Many male political activists, especially those belonging to the PAC and AZAPO, affectionately refer to one another as “Son of the Soil.”

But in reality, not many of them have achieved what the original son of the soil Okgopotse Abram Tiro has managed to achieve in his very short life.

Tiro was a fearless member of the Black Consciousness Movement of Azania; an organisation of which he was a founder member.

Some of the prominent founder members of the Black Consciousness Movement of Azania include legendary Steve Biko, Professor Barney Pityana, former Cope leader Terror Lekota and Don Nkadimeng.

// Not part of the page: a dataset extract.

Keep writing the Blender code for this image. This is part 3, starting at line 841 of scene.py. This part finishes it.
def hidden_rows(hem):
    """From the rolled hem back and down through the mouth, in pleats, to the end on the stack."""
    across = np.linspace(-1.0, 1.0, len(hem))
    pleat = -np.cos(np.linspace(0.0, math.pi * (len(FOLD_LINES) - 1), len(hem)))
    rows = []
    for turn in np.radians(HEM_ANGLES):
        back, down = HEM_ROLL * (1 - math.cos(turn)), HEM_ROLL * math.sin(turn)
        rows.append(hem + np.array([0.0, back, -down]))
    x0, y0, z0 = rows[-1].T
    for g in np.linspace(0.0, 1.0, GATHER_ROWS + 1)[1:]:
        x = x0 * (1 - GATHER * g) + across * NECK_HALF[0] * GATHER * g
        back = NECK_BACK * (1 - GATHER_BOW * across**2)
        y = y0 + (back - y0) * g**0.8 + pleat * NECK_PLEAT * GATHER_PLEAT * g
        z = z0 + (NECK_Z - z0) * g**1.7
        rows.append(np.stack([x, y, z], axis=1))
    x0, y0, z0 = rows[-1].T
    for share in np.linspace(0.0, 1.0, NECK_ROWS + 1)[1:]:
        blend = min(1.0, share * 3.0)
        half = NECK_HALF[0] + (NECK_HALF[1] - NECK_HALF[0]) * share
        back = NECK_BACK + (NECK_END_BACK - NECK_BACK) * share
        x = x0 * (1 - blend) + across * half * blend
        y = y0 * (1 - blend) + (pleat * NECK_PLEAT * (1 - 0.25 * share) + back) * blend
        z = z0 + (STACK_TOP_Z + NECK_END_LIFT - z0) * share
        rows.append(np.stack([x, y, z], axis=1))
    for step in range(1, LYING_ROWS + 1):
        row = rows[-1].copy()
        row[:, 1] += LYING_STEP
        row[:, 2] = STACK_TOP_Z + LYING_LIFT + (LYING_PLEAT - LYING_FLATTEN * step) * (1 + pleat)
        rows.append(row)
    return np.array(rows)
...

This was in 1969 at the University of the North, commonly known as Turfloop University at the time.

After the country’s liberation the university came to be known as the University of Limpopo and AZAPO stalwarts are still baffled to this day that this institution of higher learning has not been renamed after Tiro.

This as his speech during the 29 April 1972 graduation ceremony, now known as “The Turfloop Testimony,” ruffled the feathers of the then white university authorities and the apartheid regime on the one hand, while on the other it conscientised his fellow graduates to revolt and agitate for the fall of the white racist South African government.

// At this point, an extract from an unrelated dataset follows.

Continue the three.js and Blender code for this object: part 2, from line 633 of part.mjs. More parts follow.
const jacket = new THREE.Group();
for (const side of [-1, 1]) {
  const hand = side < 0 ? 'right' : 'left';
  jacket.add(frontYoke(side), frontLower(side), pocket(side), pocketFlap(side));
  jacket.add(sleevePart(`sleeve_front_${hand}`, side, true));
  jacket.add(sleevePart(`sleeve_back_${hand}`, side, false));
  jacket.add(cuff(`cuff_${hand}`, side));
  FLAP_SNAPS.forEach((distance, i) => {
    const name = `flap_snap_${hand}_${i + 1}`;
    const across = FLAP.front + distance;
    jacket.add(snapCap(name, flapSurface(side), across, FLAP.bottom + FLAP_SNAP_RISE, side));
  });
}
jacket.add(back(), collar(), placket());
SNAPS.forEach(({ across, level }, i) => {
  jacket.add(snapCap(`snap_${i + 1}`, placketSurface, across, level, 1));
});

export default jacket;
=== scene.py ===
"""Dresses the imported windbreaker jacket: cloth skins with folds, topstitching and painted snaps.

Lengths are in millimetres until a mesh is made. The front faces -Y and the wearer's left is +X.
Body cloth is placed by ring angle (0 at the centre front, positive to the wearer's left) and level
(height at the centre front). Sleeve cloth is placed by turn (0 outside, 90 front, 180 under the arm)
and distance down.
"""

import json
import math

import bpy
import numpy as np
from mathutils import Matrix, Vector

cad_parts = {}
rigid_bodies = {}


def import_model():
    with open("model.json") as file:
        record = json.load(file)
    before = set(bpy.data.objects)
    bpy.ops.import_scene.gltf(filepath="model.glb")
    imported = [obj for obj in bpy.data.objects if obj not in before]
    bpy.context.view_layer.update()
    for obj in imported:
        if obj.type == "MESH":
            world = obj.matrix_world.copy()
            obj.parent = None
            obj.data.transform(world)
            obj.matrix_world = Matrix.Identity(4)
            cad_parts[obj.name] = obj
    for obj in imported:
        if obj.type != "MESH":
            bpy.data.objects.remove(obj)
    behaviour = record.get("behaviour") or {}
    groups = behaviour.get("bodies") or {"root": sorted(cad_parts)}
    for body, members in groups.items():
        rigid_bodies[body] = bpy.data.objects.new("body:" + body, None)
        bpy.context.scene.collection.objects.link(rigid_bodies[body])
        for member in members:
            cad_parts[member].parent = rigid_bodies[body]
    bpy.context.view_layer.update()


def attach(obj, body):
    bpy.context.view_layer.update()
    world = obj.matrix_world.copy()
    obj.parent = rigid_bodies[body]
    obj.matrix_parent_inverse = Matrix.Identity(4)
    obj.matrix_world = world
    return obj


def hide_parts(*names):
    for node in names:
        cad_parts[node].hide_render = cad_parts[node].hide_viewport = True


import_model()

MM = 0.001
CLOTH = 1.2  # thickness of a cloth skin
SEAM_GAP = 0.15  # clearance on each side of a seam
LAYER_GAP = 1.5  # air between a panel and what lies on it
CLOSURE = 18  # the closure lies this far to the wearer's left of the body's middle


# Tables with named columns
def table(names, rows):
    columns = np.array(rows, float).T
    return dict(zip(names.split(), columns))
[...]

One of the questions he posed to his fellow graduates during his speech was as follows:

“Of what use will your education be if it is not linked to the entire continent of Africa?”

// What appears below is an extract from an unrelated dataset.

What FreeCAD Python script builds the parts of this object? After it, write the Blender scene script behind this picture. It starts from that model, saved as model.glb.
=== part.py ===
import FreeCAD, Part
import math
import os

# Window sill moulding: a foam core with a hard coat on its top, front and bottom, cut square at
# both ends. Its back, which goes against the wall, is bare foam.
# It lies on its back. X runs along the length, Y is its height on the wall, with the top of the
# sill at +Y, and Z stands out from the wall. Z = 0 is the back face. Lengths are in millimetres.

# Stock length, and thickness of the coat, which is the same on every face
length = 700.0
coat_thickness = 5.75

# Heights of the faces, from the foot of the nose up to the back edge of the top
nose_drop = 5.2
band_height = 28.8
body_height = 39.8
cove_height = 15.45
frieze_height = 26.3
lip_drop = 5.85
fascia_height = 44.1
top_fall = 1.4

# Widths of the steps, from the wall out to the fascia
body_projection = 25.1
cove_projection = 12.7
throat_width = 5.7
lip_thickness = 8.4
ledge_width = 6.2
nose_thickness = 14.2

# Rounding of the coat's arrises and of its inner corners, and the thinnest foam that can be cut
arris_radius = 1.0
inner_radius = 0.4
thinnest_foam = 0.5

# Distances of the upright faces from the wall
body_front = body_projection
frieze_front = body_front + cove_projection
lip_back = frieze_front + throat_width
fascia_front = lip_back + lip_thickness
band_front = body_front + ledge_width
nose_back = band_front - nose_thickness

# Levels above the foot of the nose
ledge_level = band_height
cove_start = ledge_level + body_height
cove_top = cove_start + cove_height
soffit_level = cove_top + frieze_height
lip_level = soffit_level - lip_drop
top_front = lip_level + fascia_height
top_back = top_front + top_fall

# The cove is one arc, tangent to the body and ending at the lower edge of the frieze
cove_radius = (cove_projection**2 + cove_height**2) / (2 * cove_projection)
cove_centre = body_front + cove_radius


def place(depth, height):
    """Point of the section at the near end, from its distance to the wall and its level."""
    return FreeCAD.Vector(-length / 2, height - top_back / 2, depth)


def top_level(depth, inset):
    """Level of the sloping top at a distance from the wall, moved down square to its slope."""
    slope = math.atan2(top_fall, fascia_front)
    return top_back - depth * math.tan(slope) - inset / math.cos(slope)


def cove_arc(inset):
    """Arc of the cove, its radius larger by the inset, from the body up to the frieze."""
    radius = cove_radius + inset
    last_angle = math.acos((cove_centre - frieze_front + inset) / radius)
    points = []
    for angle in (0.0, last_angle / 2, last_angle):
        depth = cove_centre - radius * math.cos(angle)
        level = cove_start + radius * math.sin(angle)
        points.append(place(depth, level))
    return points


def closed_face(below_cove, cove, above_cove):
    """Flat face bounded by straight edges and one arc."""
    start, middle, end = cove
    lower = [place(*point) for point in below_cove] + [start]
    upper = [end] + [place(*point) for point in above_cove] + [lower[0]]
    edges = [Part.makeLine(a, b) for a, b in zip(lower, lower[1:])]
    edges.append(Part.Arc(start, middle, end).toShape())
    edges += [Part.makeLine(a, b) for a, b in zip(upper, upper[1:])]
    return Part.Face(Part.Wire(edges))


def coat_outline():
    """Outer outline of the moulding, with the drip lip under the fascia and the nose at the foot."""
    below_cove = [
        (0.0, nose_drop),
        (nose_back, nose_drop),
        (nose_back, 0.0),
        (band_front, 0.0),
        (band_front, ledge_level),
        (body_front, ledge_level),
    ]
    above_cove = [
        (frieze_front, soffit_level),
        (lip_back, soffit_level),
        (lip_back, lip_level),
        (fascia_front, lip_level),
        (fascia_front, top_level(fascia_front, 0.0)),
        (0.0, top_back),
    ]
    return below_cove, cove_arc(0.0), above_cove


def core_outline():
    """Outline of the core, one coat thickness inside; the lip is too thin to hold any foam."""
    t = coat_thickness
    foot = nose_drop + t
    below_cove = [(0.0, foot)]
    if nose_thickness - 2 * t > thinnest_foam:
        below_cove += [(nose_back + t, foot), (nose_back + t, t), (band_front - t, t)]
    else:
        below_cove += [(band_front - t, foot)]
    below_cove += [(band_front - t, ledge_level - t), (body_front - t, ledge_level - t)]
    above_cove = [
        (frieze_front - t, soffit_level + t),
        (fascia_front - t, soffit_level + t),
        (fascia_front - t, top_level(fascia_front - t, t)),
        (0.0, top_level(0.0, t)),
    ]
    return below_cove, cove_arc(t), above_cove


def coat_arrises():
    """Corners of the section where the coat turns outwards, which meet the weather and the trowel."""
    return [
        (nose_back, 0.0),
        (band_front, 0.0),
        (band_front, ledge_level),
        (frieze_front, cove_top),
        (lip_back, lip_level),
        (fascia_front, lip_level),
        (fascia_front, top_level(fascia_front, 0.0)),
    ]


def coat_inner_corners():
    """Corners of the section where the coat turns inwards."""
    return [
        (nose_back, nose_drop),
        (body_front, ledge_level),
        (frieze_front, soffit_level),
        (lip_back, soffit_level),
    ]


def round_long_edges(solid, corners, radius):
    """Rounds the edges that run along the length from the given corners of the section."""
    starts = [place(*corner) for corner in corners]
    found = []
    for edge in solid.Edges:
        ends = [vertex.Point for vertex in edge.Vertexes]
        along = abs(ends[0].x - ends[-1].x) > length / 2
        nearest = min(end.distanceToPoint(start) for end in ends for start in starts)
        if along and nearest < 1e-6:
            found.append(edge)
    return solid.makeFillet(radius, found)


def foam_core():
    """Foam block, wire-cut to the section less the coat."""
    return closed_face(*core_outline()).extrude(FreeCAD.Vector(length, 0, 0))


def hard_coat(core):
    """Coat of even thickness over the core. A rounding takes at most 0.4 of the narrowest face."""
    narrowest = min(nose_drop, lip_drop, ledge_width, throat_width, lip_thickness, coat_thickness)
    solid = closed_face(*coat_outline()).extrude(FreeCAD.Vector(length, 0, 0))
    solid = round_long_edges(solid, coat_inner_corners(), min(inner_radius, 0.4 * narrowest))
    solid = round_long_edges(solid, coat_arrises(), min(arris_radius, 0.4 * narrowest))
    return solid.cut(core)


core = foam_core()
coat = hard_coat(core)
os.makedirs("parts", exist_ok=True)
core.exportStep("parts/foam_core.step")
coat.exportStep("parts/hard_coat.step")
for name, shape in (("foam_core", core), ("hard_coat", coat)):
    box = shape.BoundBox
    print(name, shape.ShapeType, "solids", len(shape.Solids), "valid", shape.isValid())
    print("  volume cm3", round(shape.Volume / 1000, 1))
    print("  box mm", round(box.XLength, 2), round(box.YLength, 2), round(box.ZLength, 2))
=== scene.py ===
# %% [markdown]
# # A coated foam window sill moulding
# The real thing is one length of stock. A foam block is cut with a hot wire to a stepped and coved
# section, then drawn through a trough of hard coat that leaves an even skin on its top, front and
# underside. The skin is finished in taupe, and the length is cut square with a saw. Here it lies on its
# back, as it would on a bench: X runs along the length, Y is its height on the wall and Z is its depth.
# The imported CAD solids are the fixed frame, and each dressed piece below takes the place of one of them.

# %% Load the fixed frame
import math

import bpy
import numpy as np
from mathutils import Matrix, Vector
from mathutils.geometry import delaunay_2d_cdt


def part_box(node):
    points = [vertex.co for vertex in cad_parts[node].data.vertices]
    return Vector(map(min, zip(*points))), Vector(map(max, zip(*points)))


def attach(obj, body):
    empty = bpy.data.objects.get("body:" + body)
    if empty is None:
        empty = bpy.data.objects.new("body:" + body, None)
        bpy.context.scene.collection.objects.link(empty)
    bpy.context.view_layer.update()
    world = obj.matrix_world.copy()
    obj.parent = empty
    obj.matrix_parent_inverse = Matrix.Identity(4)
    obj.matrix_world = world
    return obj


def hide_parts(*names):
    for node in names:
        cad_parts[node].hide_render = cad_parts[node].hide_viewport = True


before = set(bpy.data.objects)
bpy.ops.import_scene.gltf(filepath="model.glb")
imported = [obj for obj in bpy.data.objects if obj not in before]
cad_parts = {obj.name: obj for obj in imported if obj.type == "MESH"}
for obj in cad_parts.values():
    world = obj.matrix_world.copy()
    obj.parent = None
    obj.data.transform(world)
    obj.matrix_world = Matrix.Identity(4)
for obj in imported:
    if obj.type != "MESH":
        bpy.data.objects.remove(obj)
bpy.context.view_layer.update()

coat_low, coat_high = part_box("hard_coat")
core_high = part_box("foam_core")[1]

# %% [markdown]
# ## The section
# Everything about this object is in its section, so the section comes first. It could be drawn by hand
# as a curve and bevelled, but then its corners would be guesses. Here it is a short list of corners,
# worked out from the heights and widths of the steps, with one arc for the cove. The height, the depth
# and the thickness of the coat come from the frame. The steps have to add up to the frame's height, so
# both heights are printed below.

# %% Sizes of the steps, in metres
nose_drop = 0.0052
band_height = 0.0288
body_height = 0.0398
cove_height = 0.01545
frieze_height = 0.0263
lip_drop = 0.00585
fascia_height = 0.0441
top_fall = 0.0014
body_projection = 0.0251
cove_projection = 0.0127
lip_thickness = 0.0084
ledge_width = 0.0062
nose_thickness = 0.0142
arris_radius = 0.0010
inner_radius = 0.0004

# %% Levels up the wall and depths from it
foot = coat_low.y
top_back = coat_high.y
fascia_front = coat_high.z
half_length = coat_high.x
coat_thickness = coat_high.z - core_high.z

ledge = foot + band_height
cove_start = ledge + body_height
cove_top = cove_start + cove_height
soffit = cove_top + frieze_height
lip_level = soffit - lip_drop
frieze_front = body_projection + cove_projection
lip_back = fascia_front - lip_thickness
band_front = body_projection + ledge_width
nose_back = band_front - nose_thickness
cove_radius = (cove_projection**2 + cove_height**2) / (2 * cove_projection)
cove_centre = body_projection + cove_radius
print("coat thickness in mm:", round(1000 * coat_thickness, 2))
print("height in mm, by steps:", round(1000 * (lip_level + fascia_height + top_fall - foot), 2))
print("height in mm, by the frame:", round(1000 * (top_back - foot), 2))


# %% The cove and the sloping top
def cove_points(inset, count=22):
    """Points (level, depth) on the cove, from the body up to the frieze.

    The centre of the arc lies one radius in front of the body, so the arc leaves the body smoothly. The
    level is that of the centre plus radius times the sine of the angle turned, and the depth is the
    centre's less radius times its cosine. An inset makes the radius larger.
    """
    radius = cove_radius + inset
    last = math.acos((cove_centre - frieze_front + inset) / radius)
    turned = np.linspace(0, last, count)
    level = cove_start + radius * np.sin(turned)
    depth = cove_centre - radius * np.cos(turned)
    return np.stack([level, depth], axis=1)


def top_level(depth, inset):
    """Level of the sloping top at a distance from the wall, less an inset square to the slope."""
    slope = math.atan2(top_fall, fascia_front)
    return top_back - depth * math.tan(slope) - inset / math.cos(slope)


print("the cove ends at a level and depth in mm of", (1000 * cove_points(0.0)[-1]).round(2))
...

He then went on to answer the selfsame question as follows:

“It is meaningless.”

This shows that Tiro was an advocate and pioneer of decolonised education long before it could be fashionable.

He was subsequently expelled from Turfloop University as a result of the aforesaid speech.

Be that as it may, the expulsion of Tiro didn’t bring the university authorities “the peace” that they desired because Turfloop University became a battle ground between aspiring black intellectuals and the apartheid forces, with intermittent class boycotts, violence and protests being the order of the day until 1994 when South Africa fell under a democratic dispensation.

One of the quotable quotes attributed to Tiro as he went along his trajectory of political activism goes:

“It is better to die for an idea that will live, rather than live for an idea that will die.”

As an indication that Tiro was, if needs be prepared to die in the fight for the reclamation of the land by its rightful owners, for the total liberation of black people in the land of his forebears, and for the eradication of the apartheid regime, he famously said the following:

“There is no struggle without casualties.”.

In 1973 he went to teach History at the Morris Isaacson High School, where he radicalised and gave political enlightenment to students like Tsietsi Mashinini, Murphey Morobe and Khotso Seatlholo.

The trio would later on in life go on to become leaders of the June 1976 Soweto Students Uprisings.

Onkgopotse Tiro skipped the country in the selfsame 1973; sensing that the apartheid security forces were on the brink of eliminating him.

He went to live in exile in neighbouring Botswana but on 1 February 1974 he was killed by a letter bomb which was undoubtedly sent to him by agents working for the apartheid regime.

According to reports at the time, his whole body was torn into shreads by the potent letter bomb.

But Tiro’s resolve and ideas to fight against the apartheid government lived after him because the 1976 riots, which are renowned as a catalyst that finally triggered the end of apartheid, were inspired partly by his death, with students seeking revenge for his demise.

Tiro was born in the tiny village of Dinokana in what today is known as the North West Province and was only 28 years at the time of his assassination.

Saturday the 1st of February 2025 marked the 51st anniversary of his death.